The waterfall worked well in the early days of programmatic – it facilitated the notion of programmatic as a clearinghouse for remnant inventory. Advertisers who set up direct deals with publishers saw available inventory first (all of it, especially the really good stuff) and made the decision to buy or pass. They would usually secure the high-value placements and pass on below the page units, sending those to programmatic exchanges. Most publishers worked with a slew of exchange partners and prioritised them in order of perceived value; if exchange A passed, the impression would pass to exchange B, and with each pass, the price dropped.
The role of programmatic has fundamentally changed – selling programmatically is table stakes for most digital publishers who rely on advertising as a substantial source of revenue and it’s no longer conceived as a last-ditch effort to secure maximum ad placements on a page. Programmatic demand has evolved too: advertisers benefit from the diversity of the programmatic marketplace and are better at identifying and securing the impressions they predict as valuable to advance their marketing goals.
In this robust programmatic ecosystem full of advertisers well equipped to buy programmatically and attractive publishers with loyal audiences offering high-impact ad units, the reliance on direct deals and the waterfall is outdated. That’s why the header tag has become the phenomenon it has. Publishers who sell through the header open their entire inventory to all possible sales channels simultaneously – buyers who, in the past, would need to wait for an impression to come into their line of sight, can secure high-value inventory that used to be gobbled up by the buyers with direct deals in place.
It’s true that header tag has become a major force in programmatic and we’re here to show you how it’s taken over. For programmatic believers, this is an exciting time to be in the space: header tag is the vehicle to enable true, real-time media valuation and buying, where demand is empowered and publishers can see just how hungry programmatic buyers are for their high-value spots.
Publisher Adoption Of Header Tag Selling Is Steep
From March 2015 to March 2016, the number of publisher domains selling through the header has increased 473.33%. In March 2015, we noticed an uptick in the number of publishers requesting header tag integrations – most were early programmatic adopters who had seen the value of programmatic play out and believed programmatic offered advertisers a better shot at targeting desired users and measuring the effectiveness of their ad spend.
In March 2015, Index Exchange was integrated into the header of 60 publisher domains – at the date of publication, Index Exchange is selling inventory through 344 publisher domains, with a bevvy of publishers queued up for integration.
It’s Simple: Header Tag Prices Are Higher Because Inventory Is More Attractive
The industry’s talking a lot about how the prices of inventory sold through the header are higher. It’s true: over the year we’ve monitored header-based selling, the average clear prices for header inventory have been higher than tag-based prices without fail. This reality may concern some buyers at the outset, as without an explanation header seems to benefit publishers most at the expense of advertiser budgets.

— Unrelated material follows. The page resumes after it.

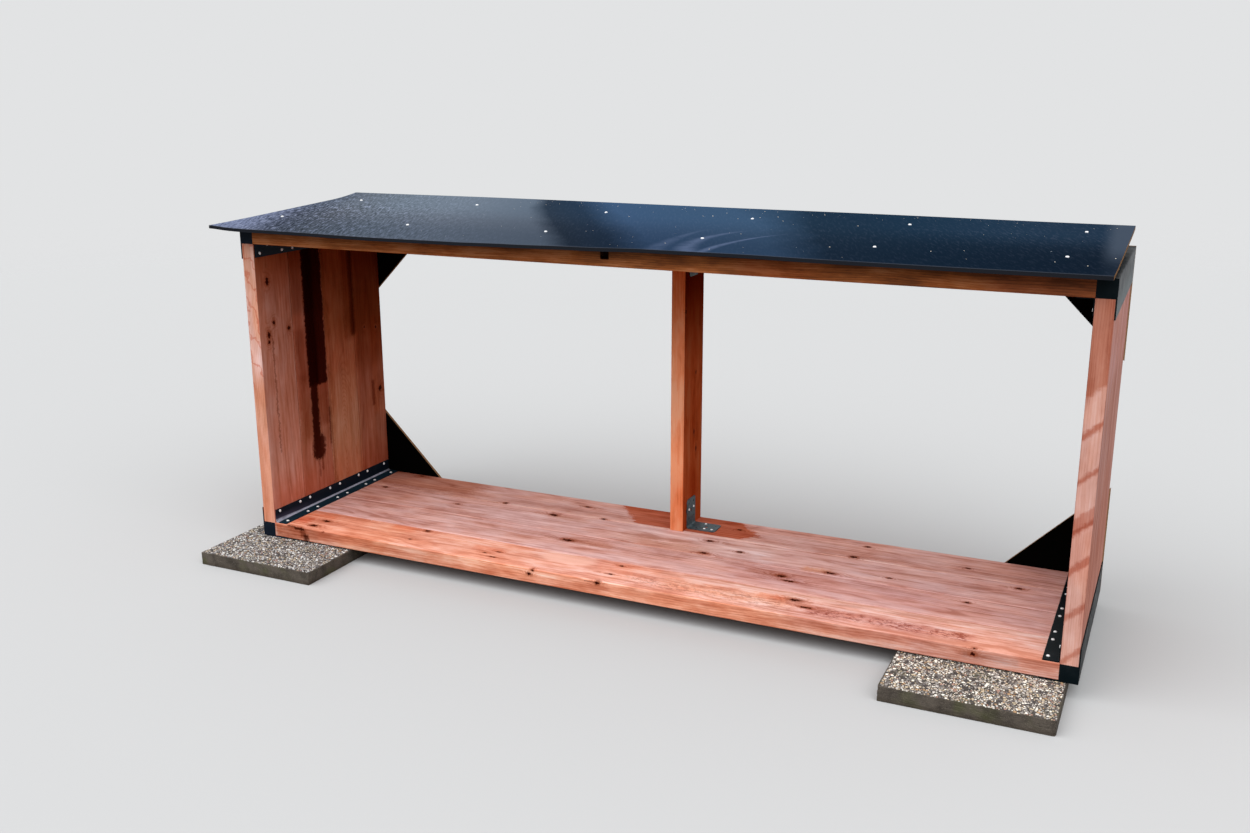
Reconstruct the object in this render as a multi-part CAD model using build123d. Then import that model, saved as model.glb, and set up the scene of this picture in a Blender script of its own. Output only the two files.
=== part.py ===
from build123d import *
import math
import os

# Log store: an open box of thick boards, held together by four black steel corner
# profiles, with a middle post, four gussets across the open back, a sloping plywood
# roof on tapered battens and four concrete pads.
# Millimetres. X runs along the front, Y from the front to the back, Z up.
# It is drawn from the frame's lower left front corner and moved at the end.

# Boards, all of one stock
board_t = 42.0
board_w = 148.5
board_gap = 2.0
board_count = 4
arris_r = 2.5

# Frame, over the steel
frame_w = 2400.0
frame_h = 950.0
frame_d = board_count * board_w + (board_count - 1) * board_gap

# Steel corner profiles
steel_t = 3.0
outer_flange_w = 90.0
bend_r = 2.0
core = steel_t + board_t

# Angles screwed to the inside of each corner
inner_flange_w = 40.0
inner_bend_r = 3.0
inner_inset = 5.0

# Brackets on the middle post
bracket_l = 90.0
bracket_w = 65.0
bracket_t = 2.5
bracket_bend_r = 4.0
bracket_end_r = 9.0
bracket_setback = 30.0
nail_hole_r = 2.5
nail_edge = 14.0
nail_pitch = 24.0
bolt_hole_r = 5.5

# Gussets
gusset_l = 300.0
gusset_t = 9.0

# Roof
roof_t = 9.0
roof_over_left = 58.0
roof_short_right = 8.0
roof_over_front = 60.0
roof_over_back = 39.0
roof_slope = 2.93
roof_lift = 3.6

# Tapered battens under the roof
batten_w = 45.0
batten_count = 6
batten_from_left = 42.0
batten_from_right = 116.0
batten_inset = 6.0

# Concrete pads
pad_size = 400.0
pad_t = 40.0
pad_arris = 4.0
pad_out_left = 75.0
pad_in_right = 25.0
pad_out_front = 195.0
pad_gap = 34.0

# Knot hole in the front edge of the top
knot_x = 1183.0
knot_w = 22.0
knot_h = 21.0
knot_deep = 16.0

inner_w = frame_w - 2 * core
inner_h = frame_h - 2 * core
top_under = frame_h - core
top_face = frame_h - steel_t
roof_l = frame_w + roof_over_left - roof_short_right
roof_d = (frame_d + roof_over_front + roof_over_back) / math.cos(math.radians(roof_slope))
rise = math.tan(math.radians(roof_slope))
batten_pitch = (frame_w - batten_from_left - batten_from_right) / (batten_count - 1)
corner_min = (Align.MIN, Align.MIN, Align.MIN)

parts = {}


def lengthwise_board():
    body = Box(inner_w, board_w, board_t, align=corner_min)
    return fillet(body.edges().filter_by(Axis.X), arris_r)


def upright_board():
    body = Box(board_t, board_w, inner_h, align=corner_min)
    return fillet(body.edges().filter_by(Axis.Z), arris_r)


def along_depth(section, length):
    return extrude(Plane.XZ * section, amount=length, dir=(0, 1, 0))


def angle_section(leg, thick, inside_r):
    outline = Polygon(
        (0, 0), (leg, 0), (leg, thick), (thick, thick), (thick, leg), (0, leg), align=None
    )
    inside = outline.vertices().sort_by_distance((thick, thick))[0]
    outline = fillet(inside, inside_r)
    heel = outline.vertices().sort_by_distance((0, 0))[0]
    return fillet(heel, inside_r + thick)


def corner_profile():
    # an outer angle with a square tube in its heel, closed at both ends
    outline = Polygon(
        (0, 0),
        (outer_flange_w, 0),
        (outer_flange_w, steel_t),
        (core, steel_t),
        (core, core),
        (steel_t, core),
        (steel_t, outer_flange_w),
        (0, outer_flange_w),
        align=None,
    )
    heel = outline.vertices().sort_by_distance((0, 0))[0]
    body = along_depth(fillet(heel, bend_r), frame_d)
    bore = core - 2 * steel_t
    hollow = Box(bore, frame_d - 2 * steel_t, bore, align=corner_min)
    return body - Pos(steel_t, steel_t, steel_t) * hollow


def inner_angle():
    section = angle_section(inner_flange_w, steel_t, inner_bend_r)
    return Pos(core, inner_inset, core) * along_depth(section, frame_d - 2 * inner_inset)


def gusset():
    section = Polygon((0, 0), (gusset_l, 0), (0, gusset_l), align=None)
    return Pos(0, frame_d, 0) * along_depth(section, gusset_t)


def post_bracket():
    section = angle_section(bracket_l, bracket_t, bracket_bend_r)
    body = along_depth(section, bracket_w)
    tips = body.edges().filter_by(Axis.Z).filter_by(lambda e: e.center().X > bracket_l / 2)
    tips += body.edges().filter_by(Axis.X).filter_by(lambda e: e.center().Z > bracket_l / 2)
    body = fillet(tips, bracket_end_r)
    nail = Cylinder(nail_hole_r, 6 * bracket_t)
    bolt = Cylinder(bolt_hole_r, 6 * bracket_t)
    upright = Rot(0, 90, 0)
    for row in range(3):
        out = bracket_l - nail_edge - row * nail_pitch
        for across in (nail_edge, bracket_w - nail_edge):
            body -= Pos(out, across, 0) * nail
            body -= Pos(0, across, out) * upright * nail
    middle = bracket_l - nail_edge - nail_pitch
    body -= Pos(middle, bracket_w / 2, 0) * bolt
    body -= Pos(0, bracket_w / 2, middle) * upright * bolt
    return body


def roof_underside(y):
    return frame_h + roof_lift + y * rise


def roof_plate():
    body = Box(roof_l, roof_d, roof_t, align=corner_min)
    front = -roof_over_front
    return Pos(-roof_over_left, front, roof_underside(front)) * Rot(roof_slope, 0, 0) * body


def roof_batten(left):
    # it stands on the steel leg where it reaches one, else on the top boards
    on_steel = left < outer_flange_w or left + batten_w > frame_w - outer_flange_w
    foot = frame_h if on_steel else top_face
    front = batten_inset
    back = frame_d - batten_inset
    side = Polygon(
        (front, foot),
        (back, foot),
        (back, roof_underside(back)),
        (front, roof_underside(front)),
        align=None,
    )
    return Pos(left, 0, 0) * extrude(Plane.YZ * side, amount=batten_w, dir=(1, 0, 0))


def pad():
    body = Box(pad_size, pad_size, pad_t, align=corner_min)
    top = body.faces().sort_by(Axis.Z)[-1]
    return chamfer(top.edges(), pad_arris)


def in_four_corners(name, piece):
    middle_x = Plane.YZ.offset(frame_w / 2)
    middle_z = Plane.XY.offset(frame_h / 2)
    right = mirror(piece, about=middle_x)
    parts[name + "_lower_left"] = piece
    parts[name + "_lower_right"] = right
    parts[name + "_upper_left"] = mirror(piece, about=middle_z)
    parts[name + "_upper_right"] = mirror(right, about=middle_z)


# Walls, floor and top
for i in range(board_count):
    y = i * (board_w + board_gap)
    number = str(i + 1)
    parts["left_wall_board_" + number] = Pos(steel_t, y, core) * upright_board()
    parts["right_wall_board_" + number] = Pos(frame_w - core, y, core) * upright_board()
    parts["floor_board_" + number] = Pos(core, y, steel_t) * lengthwise_board()
    parts["top_board_" + number] = Pos(core, y, top_under) * lengthwise_board()

knot = Box(knot_w, 2 * knot_deep, 2 * knot_h)
knot = chamfer(knot.edges().filter_by(Axis.Y), knot_w / 6)
parts["top_board_1"] -= Pos(knot_x, 0, top_face) * knot

# Steel
in_four_corners("corner_profile", corner_profile())
in_four_corners("inner_angle", inner_angle())

# Middle post and its two brackets
post_right = frame_w / 2 + board_t / 2
post_front = frame_d - board_w
parts["middle_post"] = Pos(post_right - board_t, post_front, core) * upright_board()
foot_bracket = Pos(post_right, post_front + bracket_setback, core) * post_bracket()
parts["post_bracket_foot"] = foot_bracket
parts["post_bracket_head"] = mirror(foot_bracket, about=Plane.XY.offset(frame_h / 2))

# Back gussets
in_four_corners("gusset", gusset())

# Roof
parts["roof_plate"] = roof_plate()
for i in range(batten_count):
    left = batten_from_left + i * batten_pitch - batten_w / 2
    parts["roof_batten_" + str(i + 1)] = roof_batten(left)

# Pads, two in a row under each end
pad_left_x = -pad_out_left
pad_right_x = frame_w - pad_in_right - pad_size
pad_back_y = pad_size + pad_gap - pad_out_front
parts["pad_front_left"] = Pos(pad_left_x, -pad_out_front, -pad_t) * pad()
parts["pad_front_right"] = Pos(pad_right_x, -pad_out_front, -pad_t) * pad()
parts["pad_back_left"] = Pos(pad_left_x, pad_back_y, -pad_t) * pad()
parts["pad_back_right"] = Pos(pad_right_x, pad_back_y, -pad_t) * pad()

# The origin goes to the middle of the whole, on the floor
whole = Compound(list(parts.values())).bounding_box()
shift = Pos(-whole.center().X, -whole.center().Y, -whole.min.Z)
print("moved by", -whole.center().X, -whole.center().Y, -whole.min.Z)
print("size", whole.size.X, whole.size.Y, whole.size.Z)

os.makedirs("parts", exist_ok=True)
for name, shape in parts.items():
    placed = shift * shape
    placed.label = name
    export_step(placed, "parts/" + name + ".step")
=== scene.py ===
import math
import random

import bmesh
import bpy
from mathutils import Matrix, Vector, noise


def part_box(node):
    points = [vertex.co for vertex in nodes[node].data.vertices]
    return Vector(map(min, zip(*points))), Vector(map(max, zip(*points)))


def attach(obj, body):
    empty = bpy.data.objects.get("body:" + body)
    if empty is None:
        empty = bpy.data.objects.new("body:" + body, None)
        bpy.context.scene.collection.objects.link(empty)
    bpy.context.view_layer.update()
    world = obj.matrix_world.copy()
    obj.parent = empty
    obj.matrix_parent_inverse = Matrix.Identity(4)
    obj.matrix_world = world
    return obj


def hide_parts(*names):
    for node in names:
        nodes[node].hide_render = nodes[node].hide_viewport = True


# Log store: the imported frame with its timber, steel, plywood and concrete finished,
# and the screws, the stones in the pads and the grit on the roof added.
# Lengths in the script are millimetres from the frame's lower left front corner,
# X along the front, Y to the back, Z up. at() turns them into the row frame's metres.

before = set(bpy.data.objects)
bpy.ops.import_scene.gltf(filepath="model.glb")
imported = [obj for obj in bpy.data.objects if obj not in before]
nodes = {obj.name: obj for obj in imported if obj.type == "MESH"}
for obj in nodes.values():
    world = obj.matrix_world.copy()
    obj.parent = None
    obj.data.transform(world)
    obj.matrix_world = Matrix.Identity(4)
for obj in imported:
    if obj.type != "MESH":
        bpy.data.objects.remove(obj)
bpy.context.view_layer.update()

MM = 0.001
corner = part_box("corner_profile_lower_left")[0]

CORNERS = ("lower_left", "lower_right", "upper_left", "upper_right")
PADS = ("pad_front_left", "pad_front_right", "pad_back_left", "pad_back_right")
BRACKETS = ("post_bracket_foot", "post_bracket_head")
BOARDS = range(1, 5)
BATTENS = range(1, 7)


def at(x, y, z):
    return corner + Vector((x, y, z)) * MM


def extent(node):
    """A node's lowest and highest corners, in millimetres from the frame's corner."""
    low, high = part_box(node)
    return (low - corner) / MM, (high - corner) / MM


frame_w = extent("corner_profile_upper_right")[1].x
core = extent("floor_board_1")[0].x
board_t = core - extent("floor_board_1")[0].z
board_pitch = extent("floor_board_2")[0].y
steel_t = core - board_t

# Roof
ROOF_SLOPE = math.radians(2.93)
ROOF_T = 9
roof_low, roof_high = extent("roof_plate")
roof_back_y = roof_high.y - ROOF_T * math.sin(ROOF_SLOPE)


def roof_top(y):
    return roof_high.z - (roof_back_y - y) * math.tan(ROOF_SLOPE)


# The roof is a little wavy: how far its front and back edges are raised, from left to right,
# and the lines at which these waves have died away
FRONT_WAVE = (
    (-58, 2), (20, -2.5), (60, -3.5), (200, -4), (500, -6.5), (760, -5.5),
    (930, -3), (1130, 0), (1330, 4), (1560, 4.8), (1800, 3), (2050, 2.5),
    (2392, 3.2),
)
FRONT_FADE_Y = 150
BACK_WAVE = ((-58, 7), (500, 8.5), (1500, 6), (2392, 2.5))
BACK_FADE_Y = 500


def height_along(wave, x):
    """A wave's height at x, smooth between its points."""
    for (left, before), (right, after) in zip(wave, wave[1:]):
        if x <= right:
            break
    share = min(1, max(0, (x - left) / (right - left)))
    share = share * share * (3 - 2 * share)
    return before + (after - before) * share


def roof_wave(x, y):
    """How far the roof is raised at a spot by the waves of its long edges."""
    front = max(0, (FRONT_FADE_Y - y) / (FRONT_FADE_Y - roof_low.y))
    back = max(0, (y - BACK_FADE_Y) / (roof_back_y - BACK_FADE_Y))
    return height_along(FRONT_WAVE, x) * front ** 2 + height_along(BACK_WAVE, x) * back ** 2


# Camera, fitted to the frame's corners in the photograph
CAMERA_PLACE = (2546, -2809.2, 1349.3)
CAMERA_TURN = math.radians(24.941)
CAMERA_DIP = math.radians(15.018)
CAMERA_ROLL = math.radians(-0.135)
CAMERA_LENS = 35.547
SENSOR_W = 36


def photo_camera():
    data = bpy.data.cameras.new("photo_camera")
    data.sensor_width = SENSOR_W
    data.lens = CAMERA_LENS
    camera = bpy.data.objects.new("photo_camera", data)
    bpy.context.scene.collection.objects.link(camera)
    turn = Matrix.Rotation(CAMERA_TURN, 4, "Z")
    dip = Matrix.Rotation(math.pi / 2 - CAMERA_DIP, 4, "X")
    roll = Matrix.Rotation(CAMERA_ROLL, 4, "Z")
    camera.matrix_world = Matrix.Translation(at(*CAMERA_PLACE)) @ turn @ dip @ roll
    bpy.context.scene.camera = camera


def paint(red, green, blue):
    """A colour as a screen shows it, 0 to 255, turned into the linear one that shaders take."""
    shares = (c / 255 for c in (red, green, blue))
    linear = [s / 12.92 if s <= 0.04045 else ((s + 0.055) / 1.055) ** 2.4 for s in shares]
    return (*linear, 1)


# Shader trees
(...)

However, there is a clear reason price are higher – it’s because the header opens high-value inventory to buyers. In a tag-based environment, direct deals clear first and direct buyers secure the high-value spots at prices negotiated in IO deals. The cheaper stuff is left over to travel down the waterfall until it clears. Thus, the average clear prices for tag-based are significantly lower. When you compare the average price of loafers sold in Bergdorf Goodman to those sold in TJ Maxx, of course, Bergdorf’s average will be higher.
How much higher? From April 2015 to March 2016 the average header tag clear price was 218% higher than tag-based clear prices. We saw the biggest differences between the two in May 2015 and October 2015, when header tag clear prices were 306% and 265% higher than tag-based, respectively.

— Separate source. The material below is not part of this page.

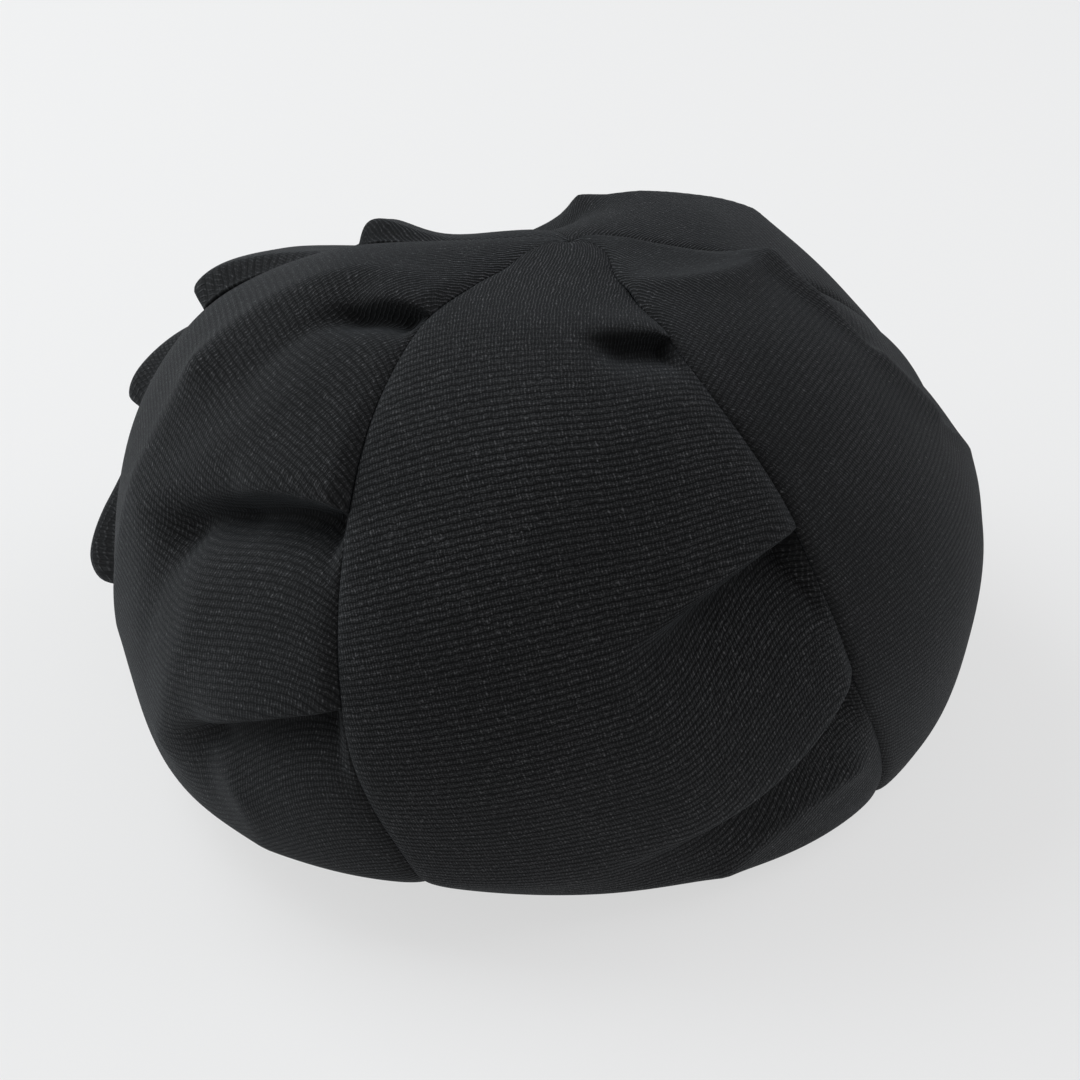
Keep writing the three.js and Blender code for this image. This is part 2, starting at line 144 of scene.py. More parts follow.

The image below shows which display units are most popular in header tag auctions. Nearly half of all header tag spend from September 2015 to February 2016 went to secure the rising star 300 x 250 sidekick unit, while the leaderboard unit attracted almost a quarter of spend.
CPG Header Buyers Shine in Private Market: Auto, Telecom, and Financial Services Dominate In Open
We looked at which brands have spent most through Index Exchange’s header auctions over the first three months of 2016. Over Q1 it’s been a diverse blend of CPG, financial, automotive, and telecom advertisers. As we’re squarely in tax season, we’ve seen a lot of spend from brands advertising tax services, such as Intuit and H&R Block.
Average clear prices for the top private header buyers are 116% higher than average clear prices in the open market. Within the open market, Fiat Chrysler had the highest clear price, while American Express secured the top spot in the private market.
The top ten open market header buyers spent 115% more than their counterparts in the private market. Most private spend was concentrated at the top of the list, due to Unilever, American Express, and Target. Novartis, the last of the top ten private buyers, spent a sheer 5% of Unilever’s total header spend through the header. Open market spend for the top ten buyers is more normalised – AT&T, the last on the list, spent 54% of top dog Toyota’s total.